Ahora, por razones sanitarias y de consumo, la tajada en crudo se sirve envasada al vacío, con lo que la vieja estampa del plato y la servilleta para taparla y preservarla debidamente hace años que desapareció.
La tarde del sábado, sí, estaba dedicada por completo a la subasta de los Agés. Que sólo se subastaran los despojos tiene su sentido, porque entonces todavía existía la costumbre de que fuera la carne del toro de la cuadrilla la que se repartiera entre los vecinos, de manera que no quedaban más que esas piezas concretas de la res, o sea, las que no eran susceptibles de ser repartidas como tajada a los vecinos. Y, por supuesto, las botas, llenas de vino. De todos modos, aquellos años los Agés comenzaban a una hora más temprana y como consecuencia lógica también terminaban antes. De esta forma se hacía más vida en la cuadrilla.

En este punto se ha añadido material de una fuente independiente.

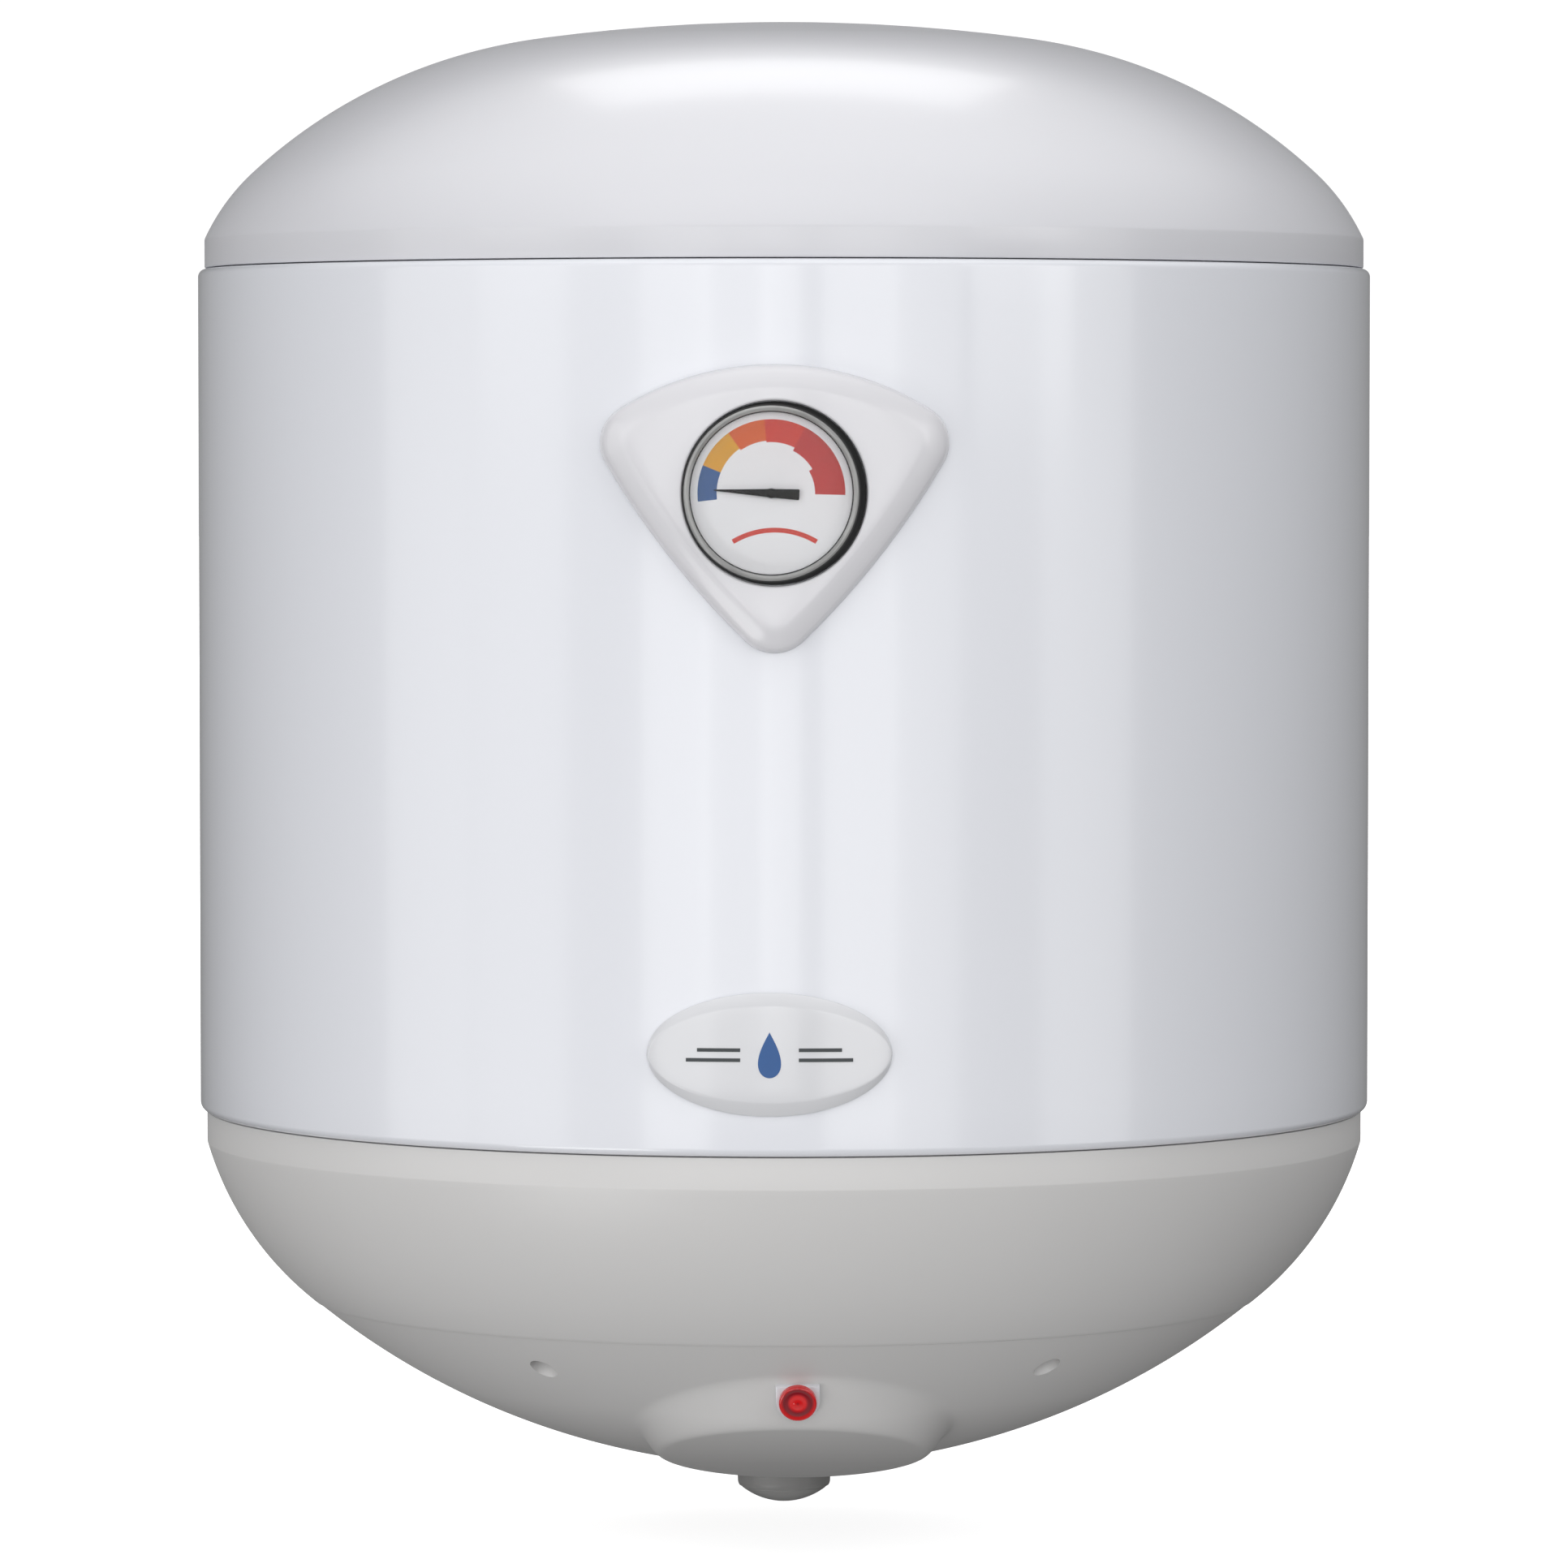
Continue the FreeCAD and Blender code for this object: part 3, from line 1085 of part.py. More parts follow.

Y sin apenas darse uno cuenta se había llegado al Domingo de Calderas. El desfile de las Calderas desde la Plaza Mayor hasta la Dehesa y la prueba de la Autoridad eran como ahora. Lo que sí cambió hace ya bastantes años fue el sistema de reparto de la tajada cocida, porque en efecto entonces tenía lugar en la propia Alameda de Cervantes salvo la de las cuadrillas de La Cruz y San Pedro y Santa Catalina que lo llevaban a cabo en el parque de La Arboleda facilitando la comodidad de los vecinos. En cualquier caso, ni la tajada del toro, ni el huevo, ni el chorizo se repartían envasados, ni por supuesto el vino embotellado. De modo que cada vecino que había entrado en fiestas no tenía más remedio que acudir, y lo hacía con gusto, con su plato de loza, una buena servilleta de tela y la consiguiente botella de cristal, en la que se le servía el vino directamente desde el odre. No mucho tiempo después, y por razones prácticas, el reparto de la tajada cocida se trasladó a los respectivos locales de cuadrilla. A las calderas de las doce cuadrillas había que añadir la de los pobres de la ciudad, que costeaba el Ayuntamiento, y que se repartía igualmente en la parte alta de la Dehesa.
Acaso el que menos variaciones haya experimentado en su desarrollo sea el Lunes de Bailas, si bien al contrario que en aquella época la procesión de los santos titulares de las cuadrillas llega a eternizarse, lo que en parte puede explicarse si se tiene en cuenta la extensión de la ciudad tres veces la de antaño. La bajada a Las Bailas y el regreso a la ciudad no han sufrido modificaciones importantes.
De este modo transcurrían, a grandes rasgos, las Fiestas de San Juan de la posguerra hasta que un Gobernador, Luis López Pando, intentó reconducirlas pretendiendo introducir novedades. La respuesta fue la fuerte contestación popular de la noche del 29 de junio de 1953, al regreso de Las Bailas.